## Entries supplied
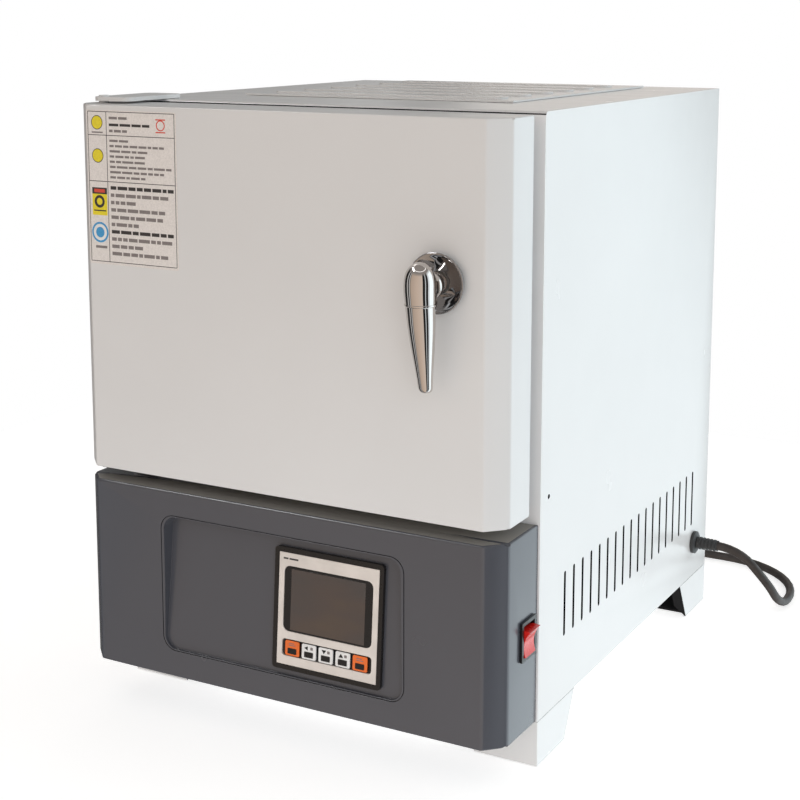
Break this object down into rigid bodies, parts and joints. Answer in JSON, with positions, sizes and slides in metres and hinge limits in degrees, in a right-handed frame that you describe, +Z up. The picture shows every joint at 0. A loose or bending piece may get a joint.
==
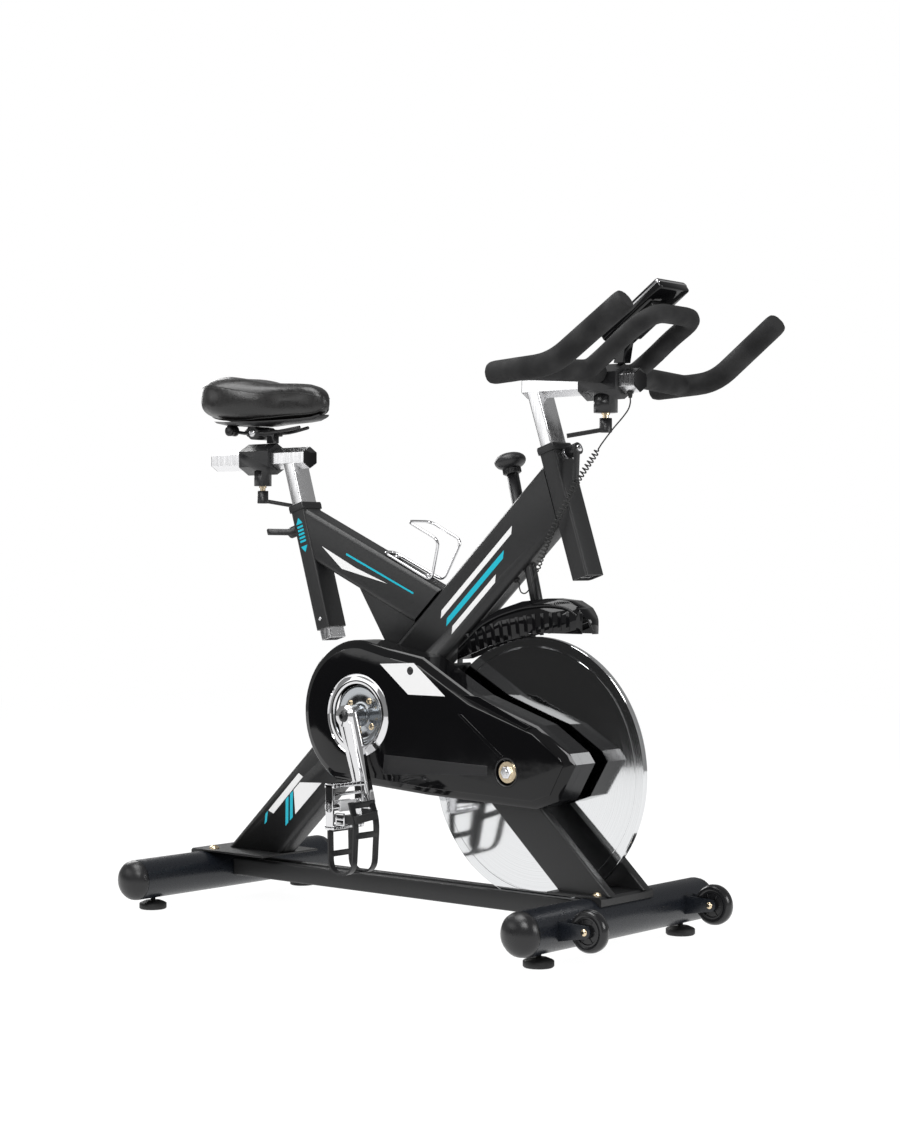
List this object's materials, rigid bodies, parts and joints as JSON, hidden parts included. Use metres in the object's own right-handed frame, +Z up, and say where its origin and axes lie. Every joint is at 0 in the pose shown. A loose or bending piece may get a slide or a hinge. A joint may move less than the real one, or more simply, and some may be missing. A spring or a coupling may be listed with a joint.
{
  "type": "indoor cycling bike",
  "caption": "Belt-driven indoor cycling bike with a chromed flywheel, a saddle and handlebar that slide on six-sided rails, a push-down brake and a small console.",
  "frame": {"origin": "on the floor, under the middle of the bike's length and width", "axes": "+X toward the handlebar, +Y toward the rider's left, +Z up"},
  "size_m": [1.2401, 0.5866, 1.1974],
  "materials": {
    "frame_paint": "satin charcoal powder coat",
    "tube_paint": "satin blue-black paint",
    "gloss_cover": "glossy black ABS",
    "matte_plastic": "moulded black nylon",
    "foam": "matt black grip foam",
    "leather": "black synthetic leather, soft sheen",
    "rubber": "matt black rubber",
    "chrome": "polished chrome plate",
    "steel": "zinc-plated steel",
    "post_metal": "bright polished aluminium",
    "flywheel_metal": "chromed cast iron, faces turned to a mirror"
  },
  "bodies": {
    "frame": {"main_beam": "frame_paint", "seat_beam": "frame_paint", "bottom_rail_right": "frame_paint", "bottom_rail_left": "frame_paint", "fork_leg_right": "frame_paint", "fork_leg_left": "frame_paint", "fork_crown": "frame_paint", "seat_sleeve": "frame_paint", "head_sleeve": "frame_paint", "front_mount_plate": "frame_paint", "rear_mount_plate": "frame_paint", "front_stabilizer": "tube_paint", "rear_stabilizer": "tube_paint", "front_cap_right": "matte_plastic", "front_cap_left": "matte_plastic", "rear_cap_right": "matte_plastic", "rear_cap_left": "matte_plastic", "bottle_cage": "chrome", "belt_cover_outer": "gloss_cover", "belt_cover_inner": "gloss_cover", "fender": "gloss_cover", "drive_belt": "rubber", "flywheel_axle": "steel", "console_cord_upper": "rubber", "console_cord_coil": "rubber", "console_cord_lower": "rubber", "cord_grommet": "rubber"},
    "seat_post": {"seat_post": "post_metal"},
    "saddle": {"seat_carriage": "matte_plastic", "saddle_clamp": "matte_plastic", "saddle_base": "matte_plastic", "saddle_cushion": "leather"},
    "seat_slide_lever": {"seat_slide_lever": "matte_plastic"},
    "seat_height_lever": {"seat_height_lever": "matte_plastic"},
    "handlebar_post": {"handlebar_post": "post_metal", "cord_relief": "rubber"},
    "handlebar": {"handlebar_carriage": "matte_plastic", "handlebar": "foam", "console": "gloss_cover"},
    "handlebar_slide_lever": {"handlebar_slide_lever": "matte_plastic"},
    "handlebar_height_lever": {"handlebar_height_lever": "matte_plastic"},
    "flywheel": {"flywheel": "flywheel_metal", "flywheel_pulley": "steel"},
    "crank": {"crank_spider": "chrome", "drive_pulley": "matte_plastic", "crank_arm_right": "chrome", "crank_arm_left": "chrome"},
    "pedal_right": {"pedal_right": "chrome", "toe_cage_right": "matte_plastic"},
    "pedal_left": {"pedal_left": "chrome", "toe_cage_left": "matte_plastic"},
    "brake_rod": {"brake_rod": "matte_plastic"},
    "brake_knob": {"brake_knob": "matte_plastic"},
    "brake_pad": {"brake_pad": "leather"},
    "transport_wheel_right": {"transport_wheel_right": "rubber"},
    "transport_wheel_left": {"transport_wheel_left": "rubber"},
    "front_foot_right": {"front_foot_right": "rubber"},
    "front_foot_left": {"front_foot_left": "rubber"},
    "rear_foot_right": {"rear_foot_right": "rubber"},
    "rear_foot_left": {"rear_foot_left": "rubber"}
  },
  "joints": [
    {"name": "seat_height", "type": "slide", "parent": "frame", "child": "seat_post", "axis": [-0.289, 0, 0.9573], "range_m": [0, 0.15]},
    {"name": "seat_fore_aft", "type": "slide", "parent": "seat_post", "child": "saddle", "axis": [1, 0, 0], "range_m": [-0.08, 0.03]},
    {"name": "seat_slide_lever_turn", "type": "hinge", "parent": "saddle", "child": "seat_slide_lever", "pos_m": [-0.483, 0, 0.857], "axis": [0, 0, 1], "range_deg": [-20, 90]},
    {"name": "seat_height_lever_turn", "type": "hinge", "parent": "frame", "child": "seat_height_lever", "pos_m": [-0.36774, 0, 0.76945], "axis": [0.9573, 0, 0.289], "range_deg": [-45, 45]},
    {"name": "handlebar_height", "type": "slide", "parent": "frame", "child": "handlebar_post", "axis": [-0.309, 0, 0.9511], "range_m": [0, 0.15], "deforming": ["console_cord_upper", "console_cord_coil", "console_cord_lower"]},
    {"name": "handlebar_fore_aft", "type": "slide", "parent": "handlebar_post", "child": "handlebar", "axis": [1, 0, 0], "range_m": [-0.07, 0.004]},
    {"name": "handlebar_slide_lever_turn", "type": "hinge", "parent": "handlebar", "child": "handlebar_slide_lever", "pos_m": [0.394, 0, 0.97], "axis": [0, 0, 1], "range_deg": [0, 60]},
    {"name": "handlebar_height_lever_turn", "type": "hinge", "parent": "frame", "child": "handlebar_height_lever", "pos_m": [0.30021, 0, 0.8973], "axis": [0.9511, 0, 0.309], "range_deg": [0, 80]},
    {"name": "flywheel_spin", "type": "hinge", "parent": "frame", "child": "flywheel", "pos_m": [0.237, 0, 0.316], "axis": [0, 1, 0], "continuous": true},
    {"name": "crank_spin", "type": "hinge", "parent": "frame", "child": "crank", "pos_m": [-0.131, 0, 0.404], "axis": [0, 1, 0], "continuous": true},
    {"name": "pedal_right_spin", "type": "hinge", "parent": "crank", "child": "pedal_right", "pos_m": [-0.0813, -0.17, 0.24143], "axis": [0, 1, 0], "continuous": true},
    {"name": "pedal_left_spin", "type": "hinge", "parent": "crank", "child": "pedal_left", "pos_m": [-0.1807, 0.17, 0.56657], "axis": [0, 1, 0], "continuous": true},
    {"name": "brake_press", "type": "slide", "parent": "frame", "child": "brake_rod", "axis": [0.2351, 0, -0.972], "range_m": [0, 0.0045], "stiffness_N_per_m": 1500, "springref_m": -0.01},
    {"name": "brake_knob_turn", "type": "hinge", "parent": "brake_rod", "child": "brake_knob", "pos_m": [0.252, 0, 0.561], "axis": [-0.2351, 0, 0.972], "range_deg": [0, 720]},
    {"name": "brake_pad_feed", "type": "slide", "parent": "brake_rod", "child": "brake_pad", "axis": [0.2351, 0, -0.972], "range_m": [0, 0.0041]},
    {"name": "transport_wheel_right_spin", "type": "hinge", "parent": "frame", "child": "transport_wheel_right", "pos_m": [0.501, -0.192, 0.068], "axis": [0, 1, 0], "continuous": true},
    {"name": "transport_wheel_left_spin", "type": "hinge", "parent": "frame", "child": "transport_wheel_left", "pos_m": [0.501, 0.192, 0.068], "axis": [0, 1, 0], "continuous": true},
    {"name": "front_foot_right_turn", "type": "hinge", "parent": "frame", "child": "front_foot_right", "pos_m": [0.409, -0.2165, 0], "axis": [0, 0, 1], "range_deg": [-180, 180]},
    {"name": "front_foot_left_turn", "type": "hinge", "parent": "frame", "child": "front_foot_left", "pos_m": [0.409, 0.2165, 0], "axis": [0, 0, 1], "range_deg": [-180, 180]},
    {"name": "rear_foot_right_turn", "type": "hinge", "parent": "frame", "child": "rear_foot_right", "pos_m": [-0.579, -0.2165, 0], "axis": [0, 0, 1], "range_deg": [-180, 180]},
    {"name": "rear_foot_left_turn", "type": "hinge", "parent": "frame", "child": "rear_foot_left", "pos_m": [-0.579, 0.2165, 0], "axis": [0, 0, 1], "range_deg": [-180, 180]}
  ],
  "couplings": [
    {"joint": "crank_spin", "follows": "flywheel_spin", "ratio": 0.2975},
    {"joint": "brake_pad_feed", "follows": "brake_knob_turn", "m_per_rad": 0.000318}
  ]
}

## Stated exercise
Copy each line above that contains the string "bodies".

## Full solution
Break this object down into rigid bodies, parts and joints. Answer in JSON, with positions, sizes and slides in metres and hinge limits in degrees, in a right-handed frame that you describe, +Z up. The picture shows every joint at 0. A loose or bending piece may get a joint.
List this object's materials, rigid bodies, parts and joints as JSON, hidden parts included. Use metres in the object's own right-handed frame, +Z up, and say where its origin and axes lie. Every joint is at 0 in the pose shown. A loose or bending piece may get a slide or a hinge. A joint may move less than the real one, or more simply, and some may be missing. A spring or a coupling may be listed with a joint.
  "bodies": {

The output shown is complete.